As for whether the widespread expansion of organics collection by the industry’s largest haulers could have ripple effects in other states that don’t have their own policy drivers in place, Kaye of Oppenheimer said changes in California are material to any business and the potential to expand investment into new technologies — while possibly reducing costs over time — could apply beyond the state.
“As that occurs and the economics become more compelling, there’s opportunities to take those technologies into new state markets and global markets as well,” he said, noting it’s all about what the economic tipping point is for the concept to be considered economically feasible in a given area.
Washington became the latest state to pass an organics recycling law this year, with a policy that was modeled in part on SB 1383 and calls for 75% diversion by 2030. Multiple other states also have less robust policies, along with other municipal or county policies that affect regional markets. And broader interest in reducing disposal costs, as well as related greenhouse gas emissions, has led to substantial investment in organics recycling regardless of policy drivers.
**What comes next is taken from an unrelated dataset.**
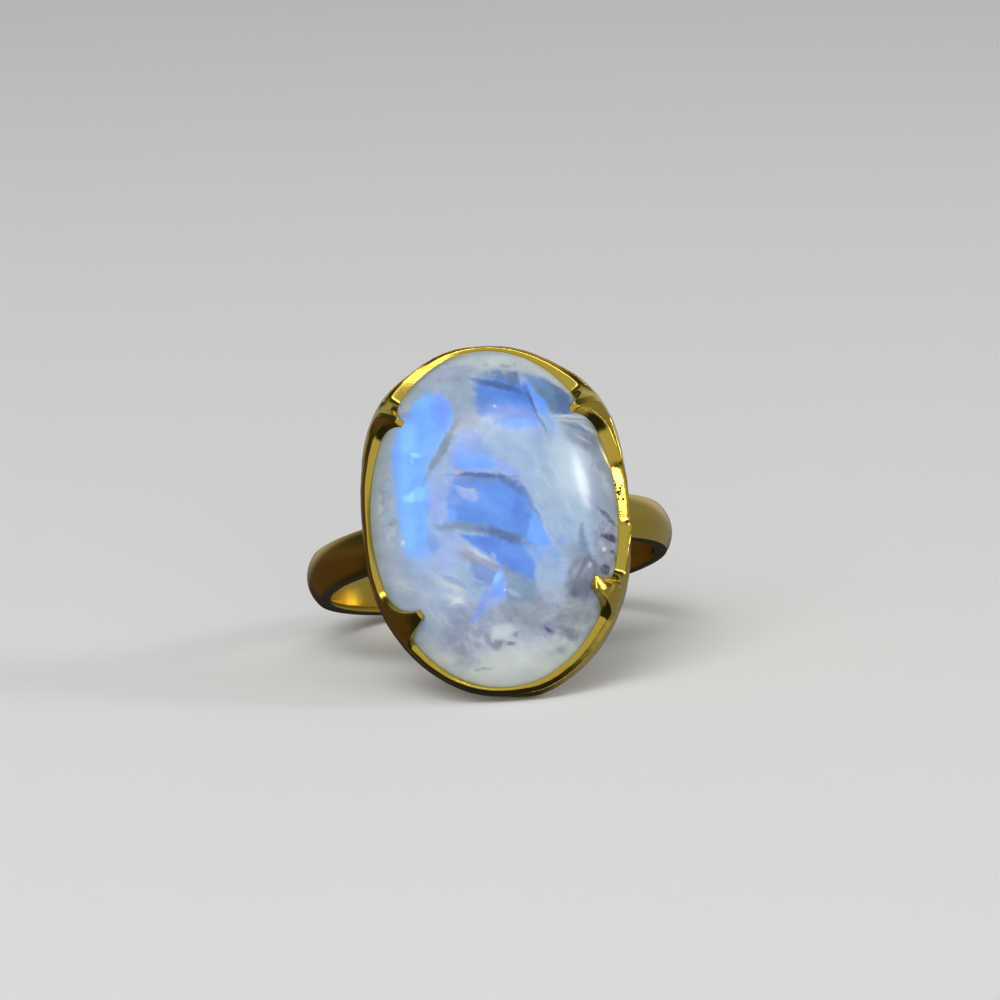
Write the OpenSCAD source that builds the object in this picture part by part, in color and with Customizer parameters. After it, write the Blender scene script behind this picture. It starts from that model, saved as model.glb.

During this year’s WasteExpo, Republic CEO Jon Vander Ark said customers are increasingly willing to pay more for curbside recycling service than waste collection. He described organics recycling as “the next opportunity,” albeit one that will happen on a state-by-state basis.
“Twenty percent of what goes in our landfill is organic material and I think there’s lots of different innovation on the post-collection side. No one has really gotten that right, either from an economics or a performance standpoint to be consistent yet, but I think that's a matter of time,” he said. “We're going to be having a very different conversation certainly 10 years from now, but maybe as soon as five years from now.”